──────── STORED RECORDS ────────
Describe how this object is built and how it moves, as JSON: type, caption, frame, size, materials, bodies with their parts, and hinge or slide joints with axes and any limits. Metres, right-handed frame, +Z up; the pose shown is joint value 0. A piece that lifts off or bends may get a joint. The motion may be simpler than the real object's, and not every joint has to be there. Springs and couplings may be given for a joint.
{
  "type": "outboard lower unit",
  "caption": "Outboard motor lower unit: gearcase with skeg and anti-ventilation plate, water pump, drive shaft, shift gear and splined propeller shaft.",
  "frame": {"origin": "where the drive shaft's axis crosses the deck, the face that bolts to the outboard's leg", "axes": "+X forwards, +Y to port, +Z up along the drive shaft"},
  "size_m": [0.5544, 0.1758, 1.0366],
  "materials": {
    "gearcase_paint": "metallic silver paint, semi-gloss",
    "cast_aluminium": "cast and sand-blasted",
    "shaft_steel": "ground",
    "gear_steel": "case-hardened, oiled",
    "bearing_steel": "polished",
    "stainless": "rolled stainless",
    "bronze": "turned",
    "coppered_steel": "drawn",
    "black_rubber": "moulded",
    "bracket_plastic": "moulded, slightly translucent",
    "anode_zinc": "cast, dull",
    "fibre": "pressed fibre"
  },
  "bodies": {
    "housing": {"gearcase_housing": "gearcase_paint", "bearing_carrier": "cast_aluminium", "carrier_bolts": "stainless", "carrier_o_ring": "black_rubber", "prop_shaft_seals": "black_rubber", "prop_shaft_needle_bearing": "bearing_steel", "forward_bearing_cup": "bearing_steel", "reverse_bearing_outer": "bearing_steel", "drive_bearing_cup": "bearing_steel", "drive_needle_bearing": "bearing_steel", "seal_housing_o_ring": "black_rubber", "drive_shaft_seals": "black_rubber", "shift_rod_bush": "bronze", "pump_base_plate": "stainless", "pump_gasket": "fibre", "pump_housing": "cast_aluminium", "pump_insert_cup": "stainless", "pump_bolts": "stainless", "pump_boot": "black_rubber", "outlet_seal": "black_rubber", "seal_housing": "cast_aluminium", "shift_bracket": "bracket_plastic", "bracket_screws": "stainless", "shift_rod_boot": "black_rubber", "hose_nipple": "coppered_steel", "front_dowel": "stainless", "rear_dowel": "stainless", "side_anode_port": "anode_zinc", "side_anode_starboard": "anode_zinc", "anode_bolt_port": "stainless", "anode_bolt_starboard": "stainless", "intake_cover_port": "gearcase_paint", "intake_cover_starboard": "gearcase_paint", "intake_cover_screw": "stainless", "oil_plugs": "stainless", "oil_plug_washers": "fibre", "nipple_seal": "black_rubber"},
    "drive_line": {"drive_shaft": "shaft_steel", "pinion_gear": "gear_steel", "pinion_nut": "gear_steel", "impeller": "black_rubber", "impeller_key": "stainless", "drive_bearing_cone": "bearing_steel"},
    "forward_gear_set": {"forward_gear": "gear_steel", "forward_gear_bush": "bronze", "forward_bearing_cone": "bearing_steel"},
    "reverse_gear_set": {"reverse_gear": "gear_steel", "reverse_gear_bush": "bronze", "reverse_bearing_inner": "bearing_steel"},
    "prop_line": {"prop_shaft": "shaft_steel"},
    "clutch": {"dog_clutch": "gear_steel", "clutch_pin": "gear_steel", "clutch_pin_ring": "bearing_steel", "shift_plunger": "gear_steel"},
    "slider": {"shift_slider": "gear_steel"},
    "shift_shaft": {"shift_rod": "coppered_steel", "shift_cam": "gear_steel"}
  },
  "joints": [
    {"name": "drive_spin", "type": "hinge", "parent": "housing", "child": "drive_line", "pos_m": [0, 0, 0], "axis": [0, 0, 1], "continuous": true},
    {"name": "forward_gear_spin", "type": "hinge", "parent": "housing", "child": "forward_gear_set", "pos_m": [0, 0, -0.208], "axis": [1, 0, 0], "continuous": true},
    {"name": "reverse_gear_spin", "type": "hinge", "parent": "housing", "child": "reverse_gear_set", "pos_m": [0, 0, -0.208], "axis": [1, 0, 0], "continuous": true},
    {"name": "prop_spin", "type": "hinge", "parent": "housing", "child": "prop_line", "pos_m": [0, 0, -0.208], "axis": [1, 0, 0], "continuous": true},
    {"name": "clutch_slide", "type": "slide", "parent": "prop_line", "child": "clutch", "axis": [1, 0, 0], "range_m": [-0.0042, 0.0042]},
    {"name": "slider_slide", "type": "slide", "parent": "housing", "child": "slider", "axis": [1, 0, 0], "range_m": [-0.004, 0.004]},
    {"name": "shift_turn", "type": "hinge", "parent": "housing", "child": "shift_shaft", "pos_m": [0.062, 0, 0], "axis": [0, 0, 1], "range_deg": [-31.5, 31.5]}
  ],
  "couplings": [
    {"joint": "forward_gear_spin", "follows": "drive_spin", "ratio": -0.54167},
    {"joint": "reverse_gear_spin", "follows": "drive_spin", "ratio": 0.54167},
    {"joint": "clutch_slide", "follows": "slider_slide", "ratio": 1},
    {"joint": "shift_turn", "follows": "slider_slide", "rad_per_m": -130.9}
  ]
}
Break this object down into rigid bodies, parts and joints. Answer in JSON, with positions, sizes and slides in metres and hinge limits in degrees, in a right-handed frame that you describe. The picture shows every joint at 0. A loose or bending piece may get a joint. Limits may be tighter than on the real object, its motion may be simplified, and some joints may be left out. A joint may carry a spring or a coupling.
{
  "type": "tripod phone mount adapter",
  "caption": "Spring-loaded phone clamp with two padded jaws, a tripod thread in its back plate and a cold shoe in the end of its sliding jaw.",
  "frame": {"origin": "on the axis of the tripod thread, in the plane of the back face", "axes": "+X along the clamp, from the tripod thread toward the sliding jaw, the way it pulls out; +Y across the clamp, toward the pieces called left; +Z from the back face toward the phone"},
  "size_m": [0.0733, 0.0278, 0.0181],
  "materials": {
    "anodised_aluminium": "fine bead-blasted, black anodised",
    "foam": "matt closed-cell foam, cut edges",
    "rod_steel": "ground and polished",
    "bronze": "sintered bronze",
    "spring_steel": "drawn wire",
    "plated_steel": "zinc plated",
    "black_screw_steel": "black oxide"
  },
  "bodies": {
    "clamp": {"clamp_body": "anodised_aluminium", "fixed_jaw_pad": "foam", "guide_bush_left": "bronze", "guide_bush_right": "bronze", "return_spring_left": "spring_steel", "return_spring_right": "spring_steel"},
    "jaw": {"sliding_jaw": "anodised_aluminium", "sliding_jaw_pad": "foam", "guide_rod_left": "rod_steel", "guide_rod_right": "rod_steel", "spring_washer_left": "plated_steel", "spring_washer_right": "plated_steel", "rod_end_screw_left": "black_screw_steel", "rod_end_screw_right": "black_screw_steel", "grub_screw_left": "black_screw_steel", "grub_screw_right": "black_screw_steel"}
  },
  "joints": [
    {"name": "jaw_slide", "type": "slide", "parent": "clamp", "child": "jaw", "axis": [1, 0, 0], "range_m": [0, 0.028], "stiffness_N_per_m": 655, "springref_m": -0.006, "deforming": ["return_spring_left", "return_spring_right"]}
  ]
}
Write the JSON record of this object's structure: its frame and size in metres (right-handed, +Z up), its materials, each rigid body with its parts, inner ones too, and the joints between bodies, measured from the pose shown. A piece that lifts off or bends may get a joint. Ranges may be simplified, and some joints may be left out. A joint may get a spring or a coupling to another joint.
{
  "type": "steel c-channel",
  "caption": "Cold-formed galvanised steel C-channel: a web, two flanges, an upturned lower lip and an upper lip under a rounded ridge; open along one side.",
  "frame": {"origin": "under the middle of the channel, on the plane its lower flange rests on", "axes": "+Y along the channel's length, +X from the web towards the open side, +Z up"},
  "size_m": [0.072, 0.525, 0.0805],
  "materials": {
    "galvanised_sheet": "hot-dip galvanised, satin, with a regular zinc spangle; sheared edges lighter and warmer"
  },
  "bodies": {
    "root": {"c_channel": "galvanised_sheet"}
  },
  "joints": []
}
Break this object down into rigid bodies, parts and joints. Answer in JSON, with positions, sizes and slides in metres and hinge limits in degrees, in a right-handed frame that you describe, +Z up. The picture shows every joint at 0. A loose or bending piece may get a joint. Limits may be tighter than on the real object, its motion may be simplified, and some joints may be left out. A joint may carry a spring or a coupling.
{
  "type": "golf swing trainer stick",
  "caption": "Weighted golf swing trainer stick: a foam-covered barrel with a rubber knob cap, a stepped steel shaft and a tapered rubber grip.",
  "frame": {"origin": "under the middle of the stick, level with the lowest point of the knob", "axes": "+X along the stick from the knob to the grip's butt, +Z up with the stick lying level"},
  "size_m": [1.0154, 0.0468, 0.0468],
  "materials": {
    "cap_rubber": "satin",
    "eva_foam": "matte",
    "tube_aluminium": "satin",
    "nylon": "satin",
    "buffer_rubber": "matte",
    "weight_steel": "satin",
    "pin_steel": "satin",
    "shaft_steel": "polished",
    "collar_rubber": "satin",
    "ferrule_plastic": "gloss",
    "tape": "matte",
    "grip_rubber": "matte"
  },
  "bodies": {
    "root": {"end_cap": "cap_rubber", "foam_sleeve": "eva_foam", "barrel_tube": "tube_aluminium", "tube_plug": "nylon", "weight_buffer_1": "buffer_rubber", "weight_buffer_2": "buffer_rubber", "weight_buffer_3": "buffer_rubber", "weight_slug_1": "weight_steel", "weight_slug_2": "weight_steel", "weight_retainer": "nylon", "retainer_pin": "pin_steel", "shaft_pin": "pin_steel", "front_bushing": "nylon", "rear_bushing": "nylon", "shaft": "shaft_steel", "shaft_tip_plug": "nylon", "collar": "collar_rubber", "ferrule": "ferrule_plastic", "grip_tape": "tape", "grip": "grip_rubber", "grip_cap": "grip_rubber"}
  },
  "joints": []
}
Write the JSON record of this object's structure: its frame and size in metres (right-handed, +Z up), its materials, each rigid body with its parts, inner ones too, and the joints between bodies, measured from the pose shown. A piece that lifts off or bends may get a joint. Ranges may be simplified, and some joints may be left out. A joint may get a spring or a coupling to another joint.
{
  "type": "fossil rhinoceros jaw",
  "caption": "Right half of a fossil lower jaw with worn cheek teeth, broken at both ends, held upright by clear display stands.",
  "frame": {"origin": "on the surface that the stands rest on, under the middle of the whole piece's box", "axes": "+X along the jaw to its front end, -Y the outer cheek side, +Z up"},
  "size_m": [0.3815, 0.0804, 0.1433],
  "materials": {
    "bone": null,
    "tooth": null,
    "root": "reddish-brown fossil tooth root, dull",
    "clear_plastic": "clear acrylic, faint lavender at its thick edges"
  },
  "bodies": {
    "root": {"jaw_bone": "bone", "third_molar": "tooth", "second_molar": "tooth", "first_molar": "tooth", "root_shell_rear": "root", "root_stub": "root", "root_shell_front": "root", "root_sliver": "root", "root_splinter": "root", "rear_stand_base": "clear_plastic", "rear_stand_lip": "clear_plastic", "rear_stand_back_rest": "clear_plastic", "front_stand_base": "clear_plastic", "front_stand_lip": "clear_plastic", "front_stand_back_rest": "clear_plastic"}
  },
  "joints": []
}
────────
Select every line in the records above that contains the word "limits".

Describe how this object is built and how it moves, as JSON: type, caption, frame, size, materials, bodies with their parts, and hinge or slide joints with axes and any limits. Metres, right-handed frame, +Z up; the pose shown is joint value 0. A piece that lifts off or bends may get a joint. The motion may be simpler than the real object's, and not every joint has to be there. Springs and couplings may be given for a joint.
Break this object down into rigid bodies, parts and joints. Answer in JSON, with positions, sizes and slides in metres and hinge limits in degrees, in a right-handed frame that you describe. The picture shows every joint at 0. A loose or bending piece may get a joint. Limits may be tighter than on the real object, its motion may be simplified, and some joints may be left out. A joint may carry a spring or a coupling.
Break this object down into rigid bodies, parts and joints. Answer in JSON, with positions, sizes and slides in metres and hinge limits in degrees, in a right-handed frame that you describe, +Z up. The picture shows every joint at 0. A loose or bending piece may get a joint. Limits may be tighter than on the real object, its motion may be simplified, and some joints may be left out. A joint may carry a spring or a coupling.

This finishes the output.